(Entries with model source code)
/---
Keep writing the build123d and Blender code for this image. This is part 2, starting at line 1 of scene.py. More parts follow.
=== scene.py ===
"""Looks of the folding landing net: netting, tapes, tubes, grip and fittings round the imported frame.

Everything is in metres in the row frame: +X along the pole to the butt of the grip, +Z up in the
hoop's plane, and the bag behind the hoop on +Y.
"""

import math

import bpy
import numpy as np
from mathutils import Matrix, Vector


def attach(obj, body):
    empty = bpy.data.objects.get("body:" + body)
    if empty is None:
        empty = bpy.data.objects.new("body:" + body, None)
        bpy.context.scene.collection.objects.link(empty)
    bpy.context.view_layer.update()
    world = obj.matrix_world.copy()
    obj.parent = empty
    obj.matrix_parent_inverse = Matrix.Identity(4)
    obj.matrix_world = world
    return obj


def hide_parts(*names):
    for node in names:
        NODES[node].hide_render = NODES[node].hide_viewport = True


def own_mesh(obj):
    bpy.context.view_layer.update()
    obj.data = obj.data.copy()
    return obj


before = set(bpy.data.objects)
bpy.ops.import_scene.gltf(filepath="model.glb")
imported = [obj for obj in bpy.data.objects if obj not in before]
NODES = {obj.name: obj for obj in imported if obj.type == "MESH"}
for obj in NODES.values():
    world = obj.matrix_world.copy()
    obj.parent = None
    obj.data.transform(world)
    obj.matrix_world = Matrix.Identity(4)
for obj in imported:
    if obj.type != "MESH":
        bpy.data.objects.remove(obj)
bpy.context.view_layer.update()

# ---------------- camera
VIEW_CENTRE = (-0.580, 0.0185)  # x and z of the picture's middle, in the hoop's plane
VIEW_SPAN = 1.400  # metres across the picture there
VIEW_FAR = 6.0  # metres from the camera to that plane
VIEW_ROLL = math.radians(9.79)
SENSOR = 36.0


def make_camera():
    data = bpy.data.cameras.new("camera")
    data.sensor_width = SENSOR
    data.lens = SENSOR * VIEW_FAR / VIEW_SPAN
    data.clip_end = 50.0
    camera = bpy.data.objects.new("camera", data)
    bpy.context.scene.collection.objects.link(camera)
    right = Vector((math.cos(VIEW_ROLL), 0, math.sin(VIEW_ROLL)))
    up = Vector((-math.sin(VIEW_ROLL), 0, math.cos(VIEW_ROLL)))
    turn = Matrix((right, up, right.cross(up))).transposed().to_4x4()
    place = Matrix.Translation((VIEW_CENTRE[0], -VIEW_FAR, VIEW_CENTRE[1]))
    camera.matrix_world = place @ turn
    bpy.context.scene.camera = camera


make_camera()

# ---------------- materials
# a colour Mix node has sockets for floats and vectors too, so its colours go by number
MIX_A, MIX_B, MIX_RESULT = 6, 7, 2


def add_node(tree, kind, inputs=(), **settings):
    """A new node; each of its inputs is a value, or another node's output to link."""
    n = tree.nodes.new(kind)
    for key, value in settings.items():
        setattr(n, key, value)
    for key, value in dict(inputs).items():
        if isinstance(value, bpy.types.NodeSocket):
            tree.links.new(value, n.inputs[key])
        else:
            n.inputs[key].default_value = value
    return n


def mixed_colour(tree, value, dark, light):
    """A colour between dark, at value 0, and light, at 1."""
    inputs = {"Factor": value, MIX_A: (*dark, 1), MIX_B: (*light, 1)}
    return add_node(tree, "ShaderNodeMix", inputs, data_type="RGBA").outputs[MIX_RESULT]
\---
/---
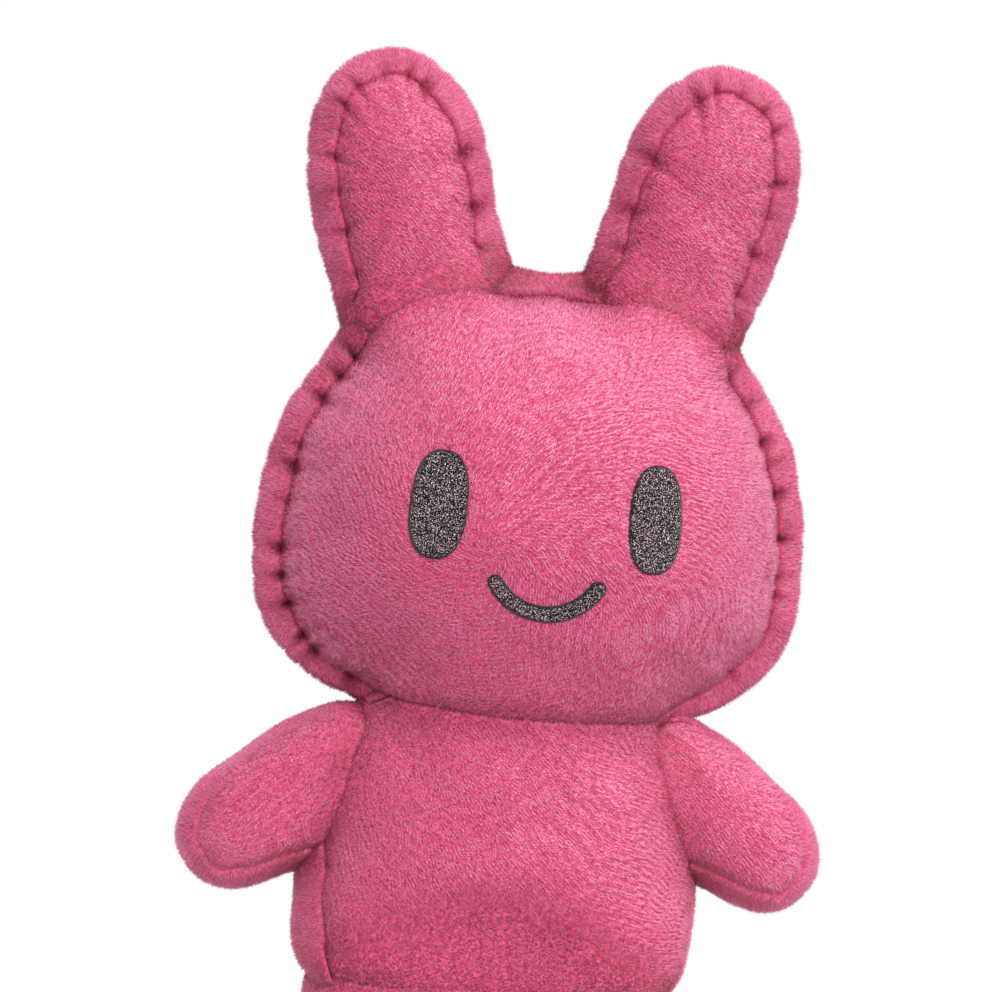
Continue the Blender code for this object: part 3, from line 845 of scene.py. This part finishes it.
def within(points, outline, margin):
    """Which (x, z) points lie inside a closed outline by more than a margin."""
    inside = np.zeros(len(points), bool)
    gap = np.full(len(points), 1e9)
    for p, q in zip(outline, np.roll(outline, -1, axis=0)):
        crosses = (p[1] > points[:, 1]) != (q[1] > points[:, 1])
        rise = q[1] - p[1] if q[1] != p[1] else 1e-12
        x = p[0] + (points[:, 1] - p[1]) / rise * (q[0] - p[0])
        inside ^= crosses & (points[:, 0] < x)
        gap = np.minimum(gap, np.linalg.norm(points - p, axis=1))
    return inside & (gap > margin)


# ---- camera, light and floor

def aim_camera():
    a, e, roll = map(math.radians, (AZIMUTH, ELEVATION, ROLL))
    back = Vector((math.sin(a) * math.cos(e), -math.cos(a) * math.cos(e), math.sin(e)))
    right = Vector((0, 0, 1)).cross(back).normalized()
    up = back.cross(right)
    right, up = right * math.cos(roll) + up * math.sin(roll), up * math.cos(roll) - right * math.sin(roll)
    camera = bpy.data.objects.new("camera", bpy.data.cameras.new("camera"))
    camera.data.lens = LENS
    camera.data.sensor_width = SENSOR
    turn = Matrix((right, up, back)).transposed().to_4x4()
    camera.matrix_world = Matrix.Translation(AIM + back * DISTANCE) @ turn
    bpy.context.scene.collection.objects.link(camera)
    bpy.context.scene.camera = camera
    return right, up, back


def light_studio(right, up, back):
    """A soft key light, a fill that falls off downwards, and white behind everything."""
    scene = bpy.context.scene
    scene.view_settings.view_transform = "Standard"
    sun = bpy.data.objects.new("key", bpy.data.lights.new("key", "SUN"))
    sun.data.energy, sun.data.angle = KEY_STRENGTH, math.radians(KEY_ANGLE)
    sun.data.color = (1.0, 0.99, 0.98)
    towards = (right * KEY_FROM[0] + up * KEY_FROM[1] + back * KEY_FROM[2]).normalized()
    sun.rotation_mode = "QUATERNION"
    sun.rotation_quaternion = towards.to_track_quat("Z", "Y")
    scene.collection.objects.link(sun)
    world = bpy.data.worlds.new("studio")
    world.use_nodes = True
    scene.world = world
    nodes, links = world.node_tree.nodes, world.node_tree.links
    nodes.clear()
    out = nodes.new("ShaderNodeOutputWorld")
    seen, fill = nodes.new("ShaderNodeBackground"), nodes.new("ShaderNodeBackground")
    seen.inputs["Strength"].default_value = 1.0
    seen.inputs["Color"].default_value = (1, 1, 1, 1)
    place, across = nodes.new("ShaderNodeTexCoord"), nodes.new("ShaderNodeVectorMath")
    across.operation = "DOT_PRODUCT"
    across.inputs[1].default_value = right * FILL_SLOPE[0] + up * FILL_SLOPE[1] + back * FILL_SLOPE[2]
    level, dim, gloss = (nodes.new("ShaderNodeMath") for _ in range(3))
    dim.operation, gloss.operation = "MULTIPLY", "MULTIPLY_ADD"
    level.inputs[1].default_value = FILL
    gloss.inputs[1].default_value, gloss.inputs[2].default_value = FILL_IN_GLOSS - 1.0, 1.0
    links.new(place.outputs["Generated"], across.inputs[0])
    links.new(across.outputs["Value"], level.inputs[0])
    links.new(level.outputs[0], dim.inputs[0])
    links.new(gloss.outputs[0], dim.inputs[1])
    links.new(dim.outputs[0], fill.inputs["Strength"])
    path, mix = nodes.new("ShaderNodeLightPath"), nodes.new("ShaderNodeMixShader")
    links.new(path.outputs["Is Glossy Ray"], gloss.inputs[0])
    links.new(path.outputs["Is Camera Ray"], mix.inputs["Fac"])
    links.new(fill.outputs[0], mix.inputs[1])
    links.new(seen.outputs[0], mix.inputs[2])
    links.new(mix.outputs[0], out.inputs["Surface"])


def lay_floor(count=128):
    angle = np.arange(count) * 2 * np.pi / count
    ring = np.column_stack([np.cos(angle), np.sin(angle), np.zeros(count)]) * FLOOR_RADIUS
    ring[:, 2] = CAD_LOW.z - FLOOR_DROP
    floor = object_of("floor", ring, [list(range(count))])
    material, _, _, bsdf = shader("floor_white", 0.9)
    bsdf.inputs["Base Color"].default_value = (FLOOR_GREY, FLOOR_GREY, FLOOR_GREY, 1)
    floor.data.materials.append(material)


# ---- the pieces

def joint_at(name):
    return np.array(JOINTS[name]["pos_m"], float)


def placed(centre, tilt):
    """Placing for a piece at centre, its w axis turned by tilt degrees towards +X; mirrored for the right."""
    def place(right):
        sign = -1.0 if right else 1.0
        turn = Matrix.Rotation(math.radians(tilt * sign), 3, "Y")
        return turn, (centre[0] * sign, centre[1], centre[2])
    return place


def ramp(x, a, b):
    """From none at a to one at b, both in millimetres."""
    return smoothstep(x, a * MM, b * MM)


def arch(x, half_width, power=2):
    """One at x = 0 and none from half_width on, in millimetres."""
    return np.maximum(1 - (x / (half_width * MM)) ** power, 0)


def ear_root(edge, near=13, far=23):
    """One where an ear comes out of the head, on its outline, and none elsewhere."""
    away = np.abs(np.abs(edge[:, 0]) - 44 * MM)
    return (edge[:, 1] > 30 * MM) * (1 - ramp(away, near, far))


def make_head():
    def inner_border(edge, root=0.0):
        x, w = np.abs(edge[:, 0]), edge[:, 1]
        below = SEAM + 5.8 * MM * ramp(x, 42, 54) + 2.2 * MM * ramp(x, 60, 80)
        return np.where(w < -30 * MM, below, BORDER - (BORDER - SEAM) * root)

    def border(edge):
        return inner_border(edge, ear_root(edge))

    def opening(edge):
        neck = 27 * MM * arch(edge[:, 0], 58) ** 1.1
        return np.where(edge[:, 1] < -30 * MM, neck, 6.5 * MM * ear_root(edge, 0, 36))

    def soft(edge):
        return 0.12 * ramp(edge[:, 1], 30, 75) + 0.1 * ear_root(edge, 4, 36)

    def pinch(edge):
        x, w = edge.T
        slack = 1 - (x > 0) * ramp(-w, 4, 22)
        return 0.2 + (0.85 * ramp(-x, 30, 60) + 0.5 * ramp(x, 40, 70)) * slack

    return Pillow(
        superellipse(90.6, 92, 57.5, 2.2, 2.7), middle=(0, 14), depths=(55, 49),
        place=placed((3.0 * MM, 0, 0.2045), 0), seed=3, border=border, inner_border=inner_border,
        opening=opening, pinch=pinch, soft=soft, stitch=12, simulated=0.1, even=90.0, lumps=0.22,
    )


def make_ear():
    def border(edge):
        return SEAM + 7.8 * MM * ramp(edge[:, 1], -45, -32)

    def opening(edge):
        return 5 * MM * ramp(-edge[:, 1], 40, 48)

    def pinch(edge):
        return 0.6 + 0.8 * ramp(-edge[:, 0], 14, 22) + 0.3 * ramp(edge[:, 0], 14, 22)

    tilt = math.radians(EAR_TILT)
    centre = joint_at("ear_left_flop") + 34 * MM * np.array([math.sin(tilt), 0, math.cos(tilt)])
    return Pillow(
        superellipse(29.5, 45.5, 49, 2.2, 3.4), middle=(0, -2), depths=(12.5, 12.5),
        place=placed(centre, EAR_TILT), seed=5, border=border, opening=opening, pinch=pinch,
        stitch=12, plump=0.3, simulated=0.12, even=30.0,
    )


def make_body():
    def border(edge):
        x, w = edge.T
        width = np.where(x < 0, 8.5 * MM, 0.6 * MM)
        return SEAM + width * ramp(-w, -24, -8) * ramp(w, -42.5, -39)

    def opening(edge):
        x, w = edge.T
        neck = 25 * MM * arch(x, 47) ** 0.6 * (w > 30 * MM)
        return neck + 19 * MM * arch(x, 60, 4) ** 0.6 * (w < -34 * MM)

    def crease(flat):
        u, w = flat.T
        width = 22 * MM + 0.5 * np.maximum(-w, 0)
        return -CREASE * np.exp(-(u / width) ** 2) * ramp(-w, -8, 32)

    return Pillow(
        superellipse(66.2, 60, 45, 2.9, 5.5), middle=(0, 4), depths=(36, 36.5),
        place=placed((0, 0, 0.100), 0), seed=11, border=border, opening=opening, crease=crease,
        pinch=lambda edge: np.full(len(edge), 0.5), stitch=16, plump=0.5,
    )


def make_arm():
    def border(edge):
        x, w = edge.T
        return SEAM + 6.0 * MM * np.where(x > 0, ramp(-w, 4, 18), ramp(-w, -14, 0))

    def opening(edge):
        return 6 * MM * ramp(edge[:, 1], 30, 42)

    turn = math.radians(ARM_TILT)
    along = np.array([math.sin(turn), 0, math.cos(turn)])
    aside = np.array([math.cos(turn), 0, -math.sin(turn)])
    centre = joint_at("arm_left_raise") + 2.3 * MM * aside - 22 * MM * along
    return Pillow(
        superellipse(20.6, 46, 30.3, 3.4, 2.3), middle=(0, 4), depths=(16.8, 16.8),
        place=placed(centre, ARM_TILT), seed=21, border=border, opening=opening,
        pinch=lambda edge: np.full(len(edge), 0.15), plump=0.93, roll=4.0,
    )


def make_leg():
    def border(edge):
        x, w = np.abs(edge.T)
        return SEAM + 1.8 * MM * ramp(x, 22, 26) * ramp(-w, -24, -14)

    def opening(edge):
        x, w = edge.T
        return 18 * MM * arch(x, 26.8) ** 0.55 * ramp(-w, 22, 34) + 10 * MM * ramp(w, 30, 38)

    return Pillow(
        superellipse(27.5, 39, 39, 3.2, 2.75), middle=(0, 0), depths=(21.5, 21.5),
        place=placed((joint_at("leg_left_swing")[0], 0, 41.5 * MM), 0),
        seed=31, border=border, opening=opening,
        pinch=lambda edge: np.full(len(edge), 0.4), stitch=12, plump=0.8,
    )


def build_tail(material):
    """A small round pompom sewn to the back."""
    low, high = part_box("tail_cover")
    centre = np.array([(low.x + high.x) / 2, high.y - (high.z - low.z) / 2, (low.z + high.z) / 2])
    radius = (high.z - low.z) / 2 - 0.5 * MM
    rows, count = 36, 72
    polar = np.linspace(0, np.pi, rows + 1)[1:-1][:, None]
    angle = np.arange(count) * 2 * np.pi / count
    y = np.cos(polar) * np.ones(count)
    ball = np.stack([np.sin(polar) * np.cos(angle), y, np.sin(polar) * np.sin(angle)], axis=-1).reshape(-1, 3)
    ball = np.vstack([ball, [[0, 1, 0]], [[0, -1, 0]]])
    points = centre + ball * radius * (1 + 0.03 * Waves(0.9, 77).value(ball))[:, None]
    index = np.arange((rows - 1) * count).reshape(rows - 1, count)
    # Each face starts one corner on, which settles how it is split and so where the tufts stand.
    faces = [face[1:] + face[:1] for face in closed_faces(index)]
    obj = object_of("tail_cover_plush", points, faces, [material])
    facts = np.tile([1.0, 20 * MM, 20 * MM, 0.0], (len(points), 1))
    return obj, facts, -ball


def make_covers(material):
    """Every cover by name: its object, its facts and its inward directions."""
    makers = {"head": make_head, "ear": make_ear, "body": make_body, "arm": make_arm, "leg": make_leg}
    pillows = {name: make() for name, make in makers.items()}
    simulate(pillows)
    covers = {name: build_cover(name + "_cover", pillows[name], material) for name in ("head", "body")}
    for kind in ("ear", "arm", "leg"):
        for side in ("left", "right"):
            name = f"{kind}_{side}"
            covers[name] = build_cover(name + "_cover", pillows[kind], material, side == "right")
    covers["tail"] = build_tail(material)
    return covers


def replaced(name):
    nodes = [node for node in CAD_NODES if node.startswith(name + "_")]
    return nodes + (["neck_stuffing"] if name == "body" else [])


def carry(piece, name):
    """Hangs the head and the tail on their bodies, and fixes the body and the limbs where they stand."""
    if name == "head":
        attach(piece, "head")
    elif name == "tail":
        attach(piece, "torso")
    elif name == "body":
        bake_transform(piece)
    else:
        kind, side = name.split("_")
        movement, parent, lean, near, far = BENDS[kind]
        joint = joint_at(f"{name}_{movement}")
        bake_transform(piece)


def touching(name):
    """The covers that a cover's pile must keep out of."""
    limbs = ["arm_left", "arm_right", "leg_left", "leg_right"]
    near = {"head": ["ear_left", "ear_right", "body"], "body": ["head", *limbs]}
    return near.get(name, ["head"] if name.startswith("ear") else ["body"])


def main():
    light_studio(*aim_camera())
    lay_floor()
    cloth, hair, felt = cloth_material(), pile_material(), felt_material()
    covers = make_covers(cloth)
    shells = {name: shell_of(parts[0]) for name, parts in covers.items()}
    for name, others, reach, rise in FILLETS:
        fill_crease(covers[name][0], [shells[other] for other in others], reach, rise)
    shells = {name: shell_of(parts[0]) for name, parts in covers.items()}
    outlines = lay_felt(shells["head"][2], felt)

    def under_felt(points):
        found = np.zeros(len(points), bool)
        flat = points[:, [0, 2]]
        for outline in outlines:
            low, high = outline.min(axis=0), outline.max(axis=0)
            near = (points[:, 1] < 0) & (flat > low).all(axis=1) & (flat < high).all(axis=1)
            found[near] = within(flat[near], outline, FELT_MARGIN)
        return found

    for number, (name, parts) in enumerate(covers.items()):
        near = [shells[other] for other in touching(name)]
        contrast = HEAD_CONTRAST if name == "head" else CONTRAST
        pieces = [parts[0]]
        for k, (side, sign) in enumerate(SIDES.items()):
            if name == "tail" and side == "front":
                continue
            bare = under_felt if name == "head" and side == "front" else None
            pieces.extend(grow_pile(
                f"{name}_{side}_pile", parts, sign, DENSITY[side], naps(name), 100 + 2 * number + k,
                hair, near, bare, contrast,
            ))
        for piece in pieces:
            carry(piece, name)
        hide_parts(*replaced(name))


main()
\---
* Problem to work on
List all lines in the material containing the string "empty".

* Completed exercise
    empty = bpy.data.objects.get("body:" + body)
    if empty is None:
        empty = bpy.data.objects.new("body:" + body, None)
        bpy.context.scene.collection.objects.link(empty)
    obj.parent = empty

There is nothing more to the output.